The United States ranks near the bottom of the pack of wealthy nations on a measure of child poverty, according to a new report from UNICEF. Nearly one third of U.S. children live in households with an income below 60 percent of the national median income in 2008 - about $31,000 annually.
In the richest nation in the world, one in three kids live in poverty. Let that sink in.
The UNICEF report pegs the poverty definition to the 2008 median to account for the decline in income since then - incomes fell after the great recession, so measuring this way is an attempt to assess current poverty relative to how things stood before the downturn.
With 32.2 percent of children living below this line, the U.S. ranks 36th out of the 41 wealthy countries included in the UNICEF report. By contrast, only 5.3 percent of Norwegian kids currently meet this definition of poverty.
More alarmingly, the share of U.S. children living in poverty has actually increased by 2 percentage points since 2008. Overall, 24.2 million U.S. children were living in poverty in 2012, reflecting an increase of 1.7 million children since 2008. "Of all newly poor children in the OECD and/or EU, about a third are in the United States," according to the report. On the other hand, 18 countries were actually able to reduce their childhood poverty rates over the same period.

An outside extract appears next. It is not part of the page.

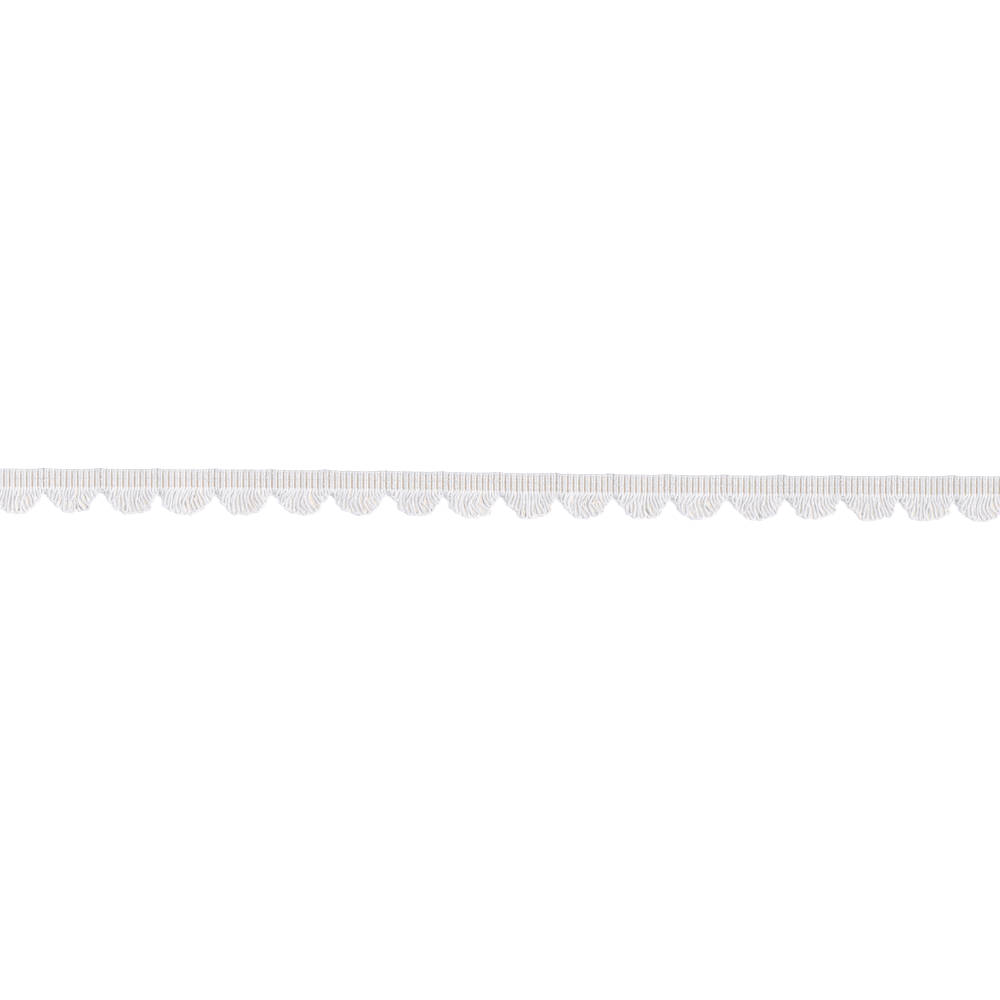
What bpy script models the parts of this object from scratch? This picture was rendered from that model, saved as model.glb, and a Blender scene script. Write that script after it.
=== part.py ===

The report finds considerable differences in childhood poverty at the state level. New Mexico, where more than four in ten kids live in poverty, has the highest overall rate at 41.9 percent. In New Hampshire only one in eight kids lives in a poor household, the lowest rate in the nation. Poverty rates are generally higher in Southern states, and lower in New England and Northern Plains states.
"Between 2006 and 2011, child poverty increased in 34 states," according to the UNICEF report. "The largest increases were found in Nevada, Idaho, Hawaii and New Mexico, all of which have relatively small numbers of children. Meanwhile Mississippi and North Dakota saw notable decreases."
There are some limits to the usefulness of benchmarking poverty in relation to a country's median income. The median income in the U.S. is going to be very different than that in say, Estonia. So it means something very different to say that a given person is making 60 percent of median income in the former as opposed to the latter.
It's also important to note that a household income of $30,000 puts you in roughly the richest 1.23 percent of the world's population. The report doesn't deal with the type of extreme poverty you see in the poor and developing worlds, where roughly 2.7 billion people are trying to get by on less than two dollars per day.
But UNICEF's relative poverty measure is still useful in that economies are relative, too. Thirty thousand dollars goes much, much further in Eritrea than it does in Kansas. And while you might be able to get by - barely - raising a family on $30,000 in rural Kansas, try doing that in any of the nation's pricey urban and suburban areas, where many of America's poor actually live.
For the richest country in the world to also have one of the world's highest childhood poverty rates is, frankly, an embarrassment. Like our high infant mortality rate, child poverty in the U.S. reflects the failure of policymakers to seriously grapple with the challenges facing the most vulnerable members of society.